Так же конкретно — каким представляется мир пьяному человеку — трактуется и эпизод «За бутылкой толстобрюшки»: «действительность, искажённая алкогольным возбуждением»… То же — эпизод «Слон повален с ног» — «в курьёзной стилизации пьяного сна»…

Хотя Луначарский и пользуется иногда прилагательным «фантастичный», логика его объяснений всё равно выводит действие к реальной причинности, окрашенной как бы дополнительно в какие–то театральные тона. Режиссура предстаёт в описаниях Луначарского всё-таки как внешнее оформление, раскрашивание, дополнение сцен, отобразивших, по воле писателя–классика, историческую реальность. И если Мейерхольд открыл для критика новое в «Ревизоре», так это то, «что Гоголь сквозь сатиру на мелкое чиновничество — конечно, с известными „повестками“ своей самодержавно–бюрократической невестке» — бил глубже, — в основное плотоядно–чревоугодное миросозерцание этой «толстозадой Руси».31

Итак, несмотря на все сугубо положительные эпитеты, несмотря на патетичный утверждающий тон большой рецензии, Луначарский на самом деле не касается ни одного из принципов спектакля, действительно сделавших его новаторским.
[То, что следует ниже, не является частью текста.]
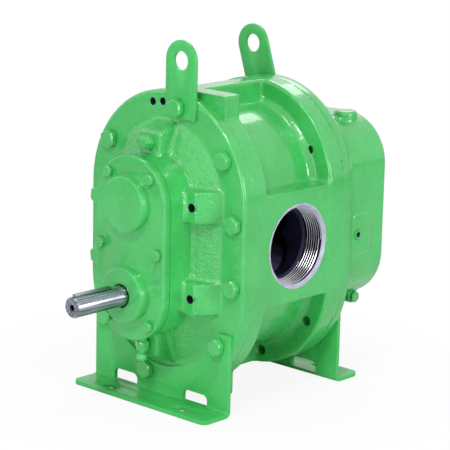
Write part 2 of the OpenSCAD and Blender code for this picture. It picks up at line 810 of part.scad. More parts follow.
module outer_rings(s) {
    color(steel) for (z = axes_z) bearing_ring(s, z, ball_pitch_r + ring_gap, bearing_od / 2);
}

module inner_rings(z) {
    color(steel) for (s = [-1, 1]) bearing_ring(s, z, seat_r + fit, ball_pitch_r - ring_gap);
}

module drive_end_outer_rings() {
    outer_rings(-1);
}

module gear_end_outer_rings() {
    outer_rings(1);
}

module drive_inner_rings() {
    inner_rings(z_low);
}

module driven_inner_rings() {
    inner_rings(z_high);
}

module balls(s, z) {
    color(steel) translate([0, s * (y_brg_in + y_brg_out) / 2, z]) for (i = [0:ball_count - 1])
        rotate([0, i * 360 / ball_count, 0]) translate([0, 0, ball_pitch_r]) sphere(r = ball_r);
}

module cage(s, z) {
    yc = s * (y_brg_in + y_brg_out) / 2;
    color([0.8, 0.62, 0.3]) difference() {
        rod(yc - cage_half_w, yc + cage_half_w, ball_pitch_r + cage_half_t, 0, z);
        rod(yc - bearing_w, yc + bearing_w, ball_pitch_r - cage_half_t, 0, z);
        translate([0, yc, z]) for (i = [0:ball_count - 1]) rotate([0, i * 360 / ball_count, 0])
            translate([0, 0, ball_pitch_r - 3 * cage_half_t]) cylinder(h = 6 * cage_half_t, r = ball_r + 0.3);
    }
}

module drive_front_balls() {
    balls(-1, z_low);
}

module drive_front_cage() {
    cage(-1, z_low);
}

module drive_rear_balls() {
    balls(1, z_low);
}

module drive_rear_cage() {
    cage(1, z_low);
}

module driven_front_balls() {
    balls(-1, z_high);
}

module driven_front_cage() {
    cage(-1, z_high);
}

module driven_rear_balls() {
    balls(1, z_high);
}

module driven_rear_cage() {
    cage(1, z_high);
}

retainer_ring_r = 51.5;
retainer_screw_r = 2.5;
retainer_angles = [20, 160, 200, 340];

module bearing_retainers() {
    color(dark_steel) for (z = axes_z) difference() {
        rod(y_brg_out, y_retainer, inner_housing_r - 1, 0, z);
        rod(y_brg_out - over, y_retainer + over, ball_pitch_r + ring_gap + 1, 0, z);
        for (a = retainer_angles) rod(y_brg_out - over, y_retainer + over, retainer_screw_r + 0.15, retainer_ring_r * cos(a), z + retainer_ring_r * sin(a));
    }
}

module retainer_screws() {
    color(steel) for (z = axes_z, a = retainer_angles) {
        rod(y_brg_out - 11, y_retainer, retainer_screw_r, retainer_ring_r * cos(a), z + retainer_ring_r * sin(a));
        rod(y_retainer, y_retainer + 3.5, retainer_screw_r + 1.8, retainer_ring_r * cos(a), z + retainer_ring_r * sin(a));
    }
}

// Shafts

// Keyway cut along Y on top of a shaft
module keyway(ya, yb, w, bottom, z) {
    translate([-w / 2, ya, z + bottom]) cube([w, yb - ya, 3 * w]);
}

module shaft_body(z) {
    rod(-y_brg_in, y_brg_in, core_r, 0, z);
    rod(-y_brg_out, y_brg_out, seat_r, 0, z);
    rod(y_brg_out - over, y_gear_out, gear_seat_r, 0, z);
    rod(y_gear_out - over, y_shaft_end, thread_r, 0, z);
    rod(-y_brg_out - nut_t - 2, -y_brg_out + over, thread_r, 0, z);
}

module gear_keyway(z) {
    keyway(y_gear - 1, y_gear_out + 1, gear_key_w + 0.04, gear_seat_r - gear_key_h / 2, z);
}

module drive_shaft() {
    end_r = shaft_end_d / 2;
    color(steel) difference() {
        union() {
            shaft_body(z_low);
            rod(y_lip - 1, -y_brg_out - nut_t, seal_land_r, 0, z_low);
            rod(-y_tip + 1.5 - lap, y_lip, end_r, 0, z_low);
            cone(-y_tip, -y_tip + 1.5, end_r - 1.5, end_r, 0, z_low);
        }
        gear_keyway(z_low);
        keyway(-y_tip + key_inset, -y_tip + key_inset + key_length, key_size + 0.04, end_r - key_size / 2, z_low);
        cone(-y_tip - 0.01, -y_tip + 5, 4.5, 1.6, 0, z_low);
        rod(-y_tip + 4, -y_tip + 14, 1.6, 0, z_low);
    }
}

module driven_shaft() {
    color(steel) difference() {
        shaft_body(z_high);
        gear_keyway(z_high);
    }
}

module coupling_key() {
    color(steel) translate([-key_size / 2, -y_tip + key_inset + 0.05, z_low + shaft_end_d / 2 - key_size / 2 + 0.02])
        cube([key_size, key_length - 0.1, key_size]);
}

module gear_key(z) {
    color(steel) translate([-gear_key_w / 2, y_gear + 1, z + gear_seat_r - gear_key_h / 2 + 0.02])
        cube([gear_key_w, gear_face - 2, gear_key_h - 0.1]);
}

module drive_gear_key() {
    gear_key(z_low);
}

module driven_gear_key() {
    gear_key(z_high);
}

// Round nut with four spanner slots
module slotted_nut(ya, z) {
    color(dark_steel) difference() {
        rod(ya, ya + nut_t, nut_r, 0, z);
        rod(ya - over, ya + nut_t + over, thread_r + fit, 0, z);
        for (a = [0, 90]) translate([0, ya + nut_t / 2, z]) rotate([0, a, 0]) for (s = [-1, 1])
            translate([s * (nut_r + 1), 0, 0]) cube([8, nut_t + 2 * over, nut_slot_w], center = true);
    }
}

module drive_gear_nut() {
    slotted_nut(y_nut, z_low);
}

module driven_gear_nut() {
    slotted_nut(y_slinger, z_high);
}

module drive_bearing_nut() {
    slotted_nut(-y_brg_out - nut_t, z_low);
}

module driven_bearing_nut() {
    slotted_nut(-y_brg_out - nut_t, z_high);
}

module oil_slinger() {
    color(steel) difference() {
        rod(y_slinger, y_slinger + slinger_t, slinger_r, 0, z_low);
        rod(y_slinger - over, y_nut + over, thread_r + fit, 0, z_low);
        for (a = [0:60:300]) rod(y_slinger - over, y_nut + over, 7, (slinger_r - 16) * cos(a), z_low + (slinger_r - 16) * sin(a));
    }
}

// Rotors: two lobes, each flank traced by a circle rolling outside and inside the pitch circle

function lobe_point(t) = [
    (pitch_r + roll_r) * cos(t) - roll_r * cos(5 * t) - rotor_clearance * sin(3 * t),
    (pitch_r + roll_r) * sin(t) - roll_r * sin(5 * t) + rotor_clearance * cos(3 * t)];
function waist_point(t) = [
    (pitch_r - roll_r) * cos(t) + roll_r * cos(3 * t) + rotor_clearance * sin(t),
    (pitch_r - roll_r) * sin(t) - roll_r * sin(3 * t) + rotor_clearance * cos(t)];
function half_turn(points) = concat(points, [for (p = points) -p]);
function rotor_outline() = half_turn(concat(
    [for (i = [1:profile_steps - 1]) lobe_point(90 * i / profile_steps)],
    [for (i = [1:profile_steps - 1]) waist_point(90 + 90 * i / profile_steps)]));

module rotor(z, phase) {
    color(iron) difference() {
        translate([0, rotor_half, z]) rotate([90, 0, 0]) linear_extrude(height = 2 * rotor_half)
            rotate(phase) polygon(rotor_outline());
        rod(-rotor_half - over, rotor_half + over, core_r + fit, 0, z);
    }
}

module drive_rotor() {
    rotor(z_low, -45);
}

module driven_rotor() {
    rotor(z_high, 45);
}

// Timing gears with involute teeth

base_r = pitch_r * cos(pressure_angle);
gear_tip_r = pitch_r + gear_module;
gear_root_r = pitch_r - 1.25 * gear_module;
flank_steps = 4;
function involute(r) = let (a = acos(min(1, base_r / r))) tan(a) * 180 / PI - a;
tooth_half = 90 / gear_teeth - gear_backlash / 4 / pitch_r * 180 / PI;
function tooth_angle(r) = tooth_half + involute(pitch_r) - involute(max(r, base_r));
function polar(r, a) = [r * cos(a), r * sin(a)];
function flank_r(i) = gear_root_r + (gear_tip_r - gear_root_r) * i / flank_steps;
function tooth(a) = concat(
    [for (i = [0:flank_steps]) polar(flank_r(i), a - tooth_angle(flank_r(i)))],
    [for (i = [flank_steps:-1:0]) polar(flank_r(i), a + tooth_angle(flank_r(i)))]);
function gear_outline() = [for (k = [0:gear_teeth - 1]) each tooth(k * 360 / gear_teeth)];

module timing_gear(z, phase) {
    color(dark_steel) difference() {
        union() {
            translate([0, y_gear_out, z]) rotate([90, 0, 0]) linear_extrude(height = gear_face)
                rotate(phase) polygon(gear_outline());
            rod(y_brg_out, y_slinger, gear_hub_r, 0, z);
        }
        rod(y_brg_out - over, y_slinger + over, gear_seat_r + fit, 0, z);
        keyway(y_gear, y_slinger + over, gear_key_w + 0.04, gear_seat_r - over, z);
    }
}

module drive_gear() {
    timing_gear(z_low, 0);
}

module driven_gear() {
    timing_gear(z_high, 180 / gear_teeth);
}

casing();
drive_head_plate();
gear_head_plate();
drive_end_cover();
gear_cover();
front_foot();
rear_foot();
front_lifting_lug();
rear_lifting_lug();
drive_plate_bolts();
gear_plate_bolts();
foot_bolts();
lug_bolts();
cover_bolts();
gear_cover_bolts();
dowel_pins();
cover_gasket();
gear_cover_gasket();
lip_seal();
plate_seals();
drive_end_outer_rings();
gear_end_outer_rings();
bearing_retainers();
retainer_screws();
filler_plug();
relief_fitting();
oil_breather();
oil_level_plug();
oil_drain_plug();
drive_shaft();
drive_rotor();
coupling_key();
drive_gear();
drive_gear_key();
drive_gear_nut();
drive_bearing_nut();
drive_inner_rings();
oil_slinger();
driven_shaft();
driven_rotor();
driven_gear();
driven_gear_key();
driven_gear_nut();
driven_bearing_nut();
driven_inner_rings();
drive_front_balls();
drive_front_cage();
drive_rear_balls();
drive_rear_cage();
driven_front_balls();
driven_front_cage();
driven_rear_balls();
driven_rear_cage();
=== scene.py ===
"""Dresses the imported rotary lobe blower: castings, plates, bolts, threads, shafts and rotors."""
from __future__ import annotations

import logging
import math
from dataclasses import dataclass, field
from enum import Enum
from typing import Callable, Iterable, Sequence

import bmesh
import bpy
import numpy as np
from mathutils import Matrix, Vector

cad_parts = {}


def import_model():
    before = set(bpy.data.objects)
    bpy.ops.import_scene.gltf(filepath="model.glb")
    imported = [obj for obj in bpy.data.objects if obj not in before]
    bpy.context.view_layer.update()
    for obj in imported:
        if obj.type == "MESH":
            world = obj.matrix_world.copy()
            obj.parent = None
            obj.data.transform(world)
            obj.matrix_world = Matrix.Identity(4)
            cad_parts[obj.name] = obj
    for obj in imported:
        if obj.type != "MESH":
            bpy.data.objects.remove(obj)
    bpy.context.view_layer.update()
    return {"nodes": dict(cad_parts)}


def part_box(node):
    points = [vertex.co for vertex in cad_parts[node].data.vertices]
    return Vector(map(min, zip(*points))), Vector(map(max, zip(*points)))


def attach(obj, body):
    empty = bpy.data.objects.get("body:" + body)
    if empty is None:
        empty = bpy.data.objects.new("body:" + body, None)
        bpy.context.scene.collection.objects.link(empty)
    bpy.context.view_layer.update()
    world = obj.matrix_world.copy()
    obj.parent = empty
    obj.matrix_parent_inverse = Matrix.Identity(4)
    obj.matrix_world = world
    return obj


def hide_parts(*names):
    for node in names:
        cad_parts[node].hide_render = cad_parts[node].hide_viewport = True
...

Другие заметили здесь «ощущение катастрофы», трагическую «тему о Гоголе», необычную связь эпизодов — не сюжетную, но тематическую, когда «можно упомянуть и о музыкальных методах в проявлении этой тематики» (П. А. Марков); «сложную и богатую симфоническую сюиту на тему о Гоголе и „Ревизоре“». Персонажи объединены здесь в «синтетический, коллективный хор, жуткий хор трагикомедии», а весь спектакль строится из «сценически–музыкальных фраз», где особой содержательности достигает пантомимическая ткань (А. А. Гвоздев). Кстати, именно Гвоздев заметил, что спектакль Мейерхольда впервые отличали вполне реальные вещи, костюмы и как будто персонажи: чиновники вокруг стола — как в мизансцене Художественного театра. Что же это: изображение настоящего быта? «Это только кажется на первый взгляд, — как будто отвечал Луначарскому Гвоздев. — Куски быта смонтированы, поставлены в такой распорядок, какой существует только в музыке, в сложной композиции симфонии».32

А. Пиотровский определял как закон спектакля «ассоциативный монтаж, монтаж по овеществлённым метафорам».33 А. Л. Слонимский детально показывал, как, пользуясь приёмами бурлеска (грубого комизма) режиссёр впервые достигал универсальности «Ревизора». М. Ф. Гнесин рассуждал, что музыкальность спектакля — не ритмический параллелизм, но опыт «блестяще воплощенного «контрапункта» между ритмикой музыки и сцены и (что всего дороже) свободные движения актёра на протяжении музыкальной фразы без попыток сценического воспроизведения мелких долей музыкального ритма. Это и есть высшая степень ритмичности».34 Все сходились на том, что «Мейерхольд смотрит на человека–актёра глазами художника–живописца, графика или кинооператора» (П. А. Марков) и что по структуре, ритму, композиции частей спектакль кинематографичен.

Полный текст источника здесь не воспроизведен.